Last week the sentencing and crime bill enjoyed its second reading on the floor of the House of Commons. It was a debate of fierce passion and intense policy in equal measure.

The Lord Chancellor has an objective to save £1.9 billion per year as his department’s contribution to paying off the massive debt Labour left behind.

I hope he liked my helpful suggestion, which was that if the running costs of private prisons are 40% less than state run prisons, why aren’t we exploring why that is and maybe considering outsourcing the running of all our prisons to the private sector? I ask this question not out of a facetious desire to see the state reduced as much as possible, but because I think, unlike the Lord Chancellor, that prison can work well.

Having spent the best part of a year in and out of prison when working for Oliver Letwin during his time as Shadow Home Secretary, I witnessed at first hand the type of young men who fill our Youth Offending Institutions. Almost always on drugs (in Styal women’s prison that figure was 100%) they almost all have learning difficulties of some sort and/ or mental health problems as a result of drug use. They can’t read or write, don’t understand order or routine and hardly ever attended school, because from an early age no one took them. They rarely had a father figure present in their life, or conversely, too many in rapid succession. Many were raised in chaotic backgrounds with no understanding of what a cooked meal was, no social skills, no hope, no aspiration, no ability, no discipline, no love, no order, and no affection for almost all of their lives.

A Youth Offender Institution can change a lot of that. One of the biggest problems is that education in a YOI is only available for those serving a sentence of twelve months or longer. This needs to change. If these young men serve out their full sentence, they can access effective abstinence drug rehab programmes. They can learn life skills and apprentiships, such as bricklaying, plastering, catering, and gardening. I saw the positive results of that type of skill focus at Thornley Wood  YOI in Warrington, amongst others.

They learn order, discipline, and the benefit of three meals a day. They have exercise, routine, develop social skills, learn to wait, share, be polite and have a key worker officer who for the first time for many, shows an interest in their life chances.

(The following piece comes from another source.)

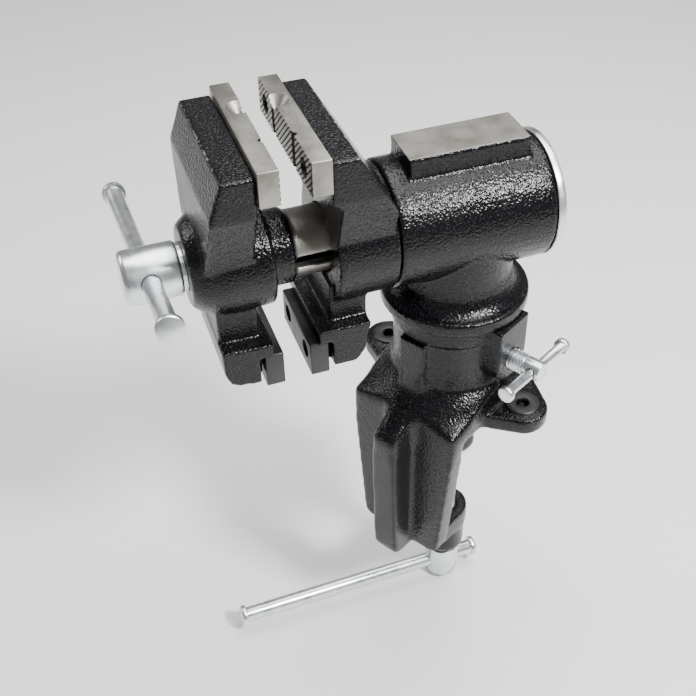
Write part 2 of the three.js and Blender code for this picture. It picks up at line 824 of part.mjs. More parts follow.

This all falls down however when, at discharge,  instead of being able to find housing and a job  they often end up back in the chaotic lifestyle they knew before and quickly slip back in through the revolving door.

This is where schemes like Peterborough’s Social Impact Bond steps in and helps with accommodation and jobs. The organisation is only being ‘paid by results’ in terms of keeping the re-offending numbers down.

I was once very moved when I met a young man in his cell in Northallerton. Everything he owned was neatly folded. His shoes gleamed and winked out at me from underneath his bunk. His toiletries were tidy and ordered and on his blanket, his finished homework sat finished and neatly proud.

His life story was agonising and as we talked about his future he offered me his advice, which was that there would be far less recidivism if sentences were served in full and inmates had a chance of a house and a job when they left. I am not saying that every YO feels like the young man in Northallerton, but almost every member on each and every YOI team voiced the same concerns.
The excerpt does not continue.